Besides, you really don't need boundaries. All of us already have them

in abundance. They seem to be a part of existing in a world with others.

So the question I ask myself is: how do I view these boundaries?

Those who say "we all need boundaries" seem to see them as rigid borders

between themselves and the outside world, borders that they need to

defend and that others need to respect. This idea of respecting other

people's boundaries is a bit odd in itself. Maybe the little people of

this pathetic society no longer perceive themselves as worthy of each

others' respect (and they might be right about that), so instead they

come up with this abstract concept of boundaries, sacred barriers that I

am to respect. Such boundaries are walls for them to hide behind. That

might be fun in a snowball fight, but it's not the way I'd want to live

my life from day to day.

These boundaries are limits an individual puts on her own free activity,

ways of policing himself and others, because she is afraid, because he

feels that he is too weak for certain encounters, and that she and

others should accept such weakness rather than challenging it and

seeking to overcome it. They are the very opposite of the stiffening of

oneself against another that Stirner talked about. This stiffening has

nothing to do with an abstract boundary that I expect others to respect.

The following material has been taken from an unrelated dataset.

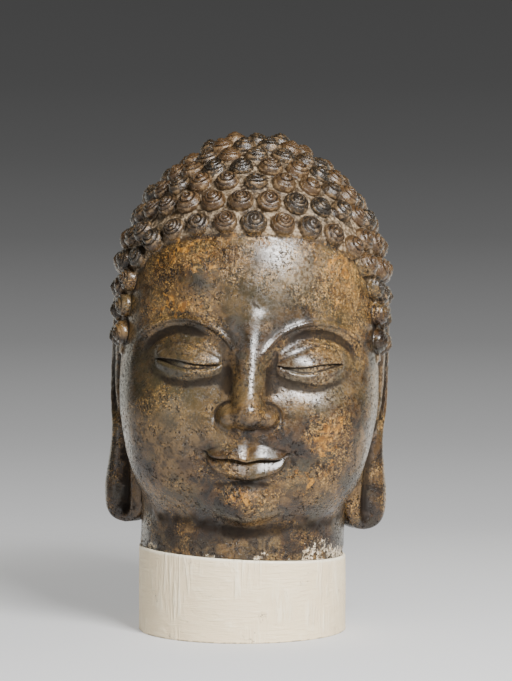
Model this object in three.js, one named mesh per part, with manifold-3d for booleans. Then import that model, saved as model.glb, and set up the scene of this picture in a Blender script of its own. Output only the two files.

Rather it is the assertion of my strength and confidence in a specific

situation of conflict. Boundaries, conceived as strict borders that

people are to defend and respect, are ways of avoiding such conflict,

ways of cowering back from the real, practical meaning of freedom as

self-ownership and self-creation.

But there is another way to conceive of boundaries, a fluid way, in

which boundaries are the places of encounter, where the individual meets

her world. When she hides within these boundaries, treating them as

protective walls, he loses touch with his world and so also with all the

things and beings through which she can create herself. And so he

becomes rigid, stuck, incapable of growth and expansion, trapped in a

straightjacket of his own making, This is because the boundaries have

been reified; they have ceased to be meeting points for interaction and

have instead become fortress walls blocking interaction.

So challenging boundaries - especially those to which you or I feel most

attached - is still central to the anarchist project. That project is

still one of going out and confronting the world, facing and overcoming

your limits, breaking down the walls that keep you in your place. Only

in this way can an individual take the world into herself and expand

herself in a process of endless self-creation and self-consumption. This

process is an endless overcoming of boundaries, an endless stretching

beyond. Here and now, we have to break down the walls formed by the

institutions: the state, the economy, religion, law, ideology,

technology, etc. But even after these are gone (should that day ever

come), every individual who desires the fullness of his freedom as his

own being will have to continue challenging her own boundaries (and

welcoming the challenge from others). Boundaries will always be there,

and so the challenge must always be there as well. This is the practice

of freedom, because it is the practice of being one's own.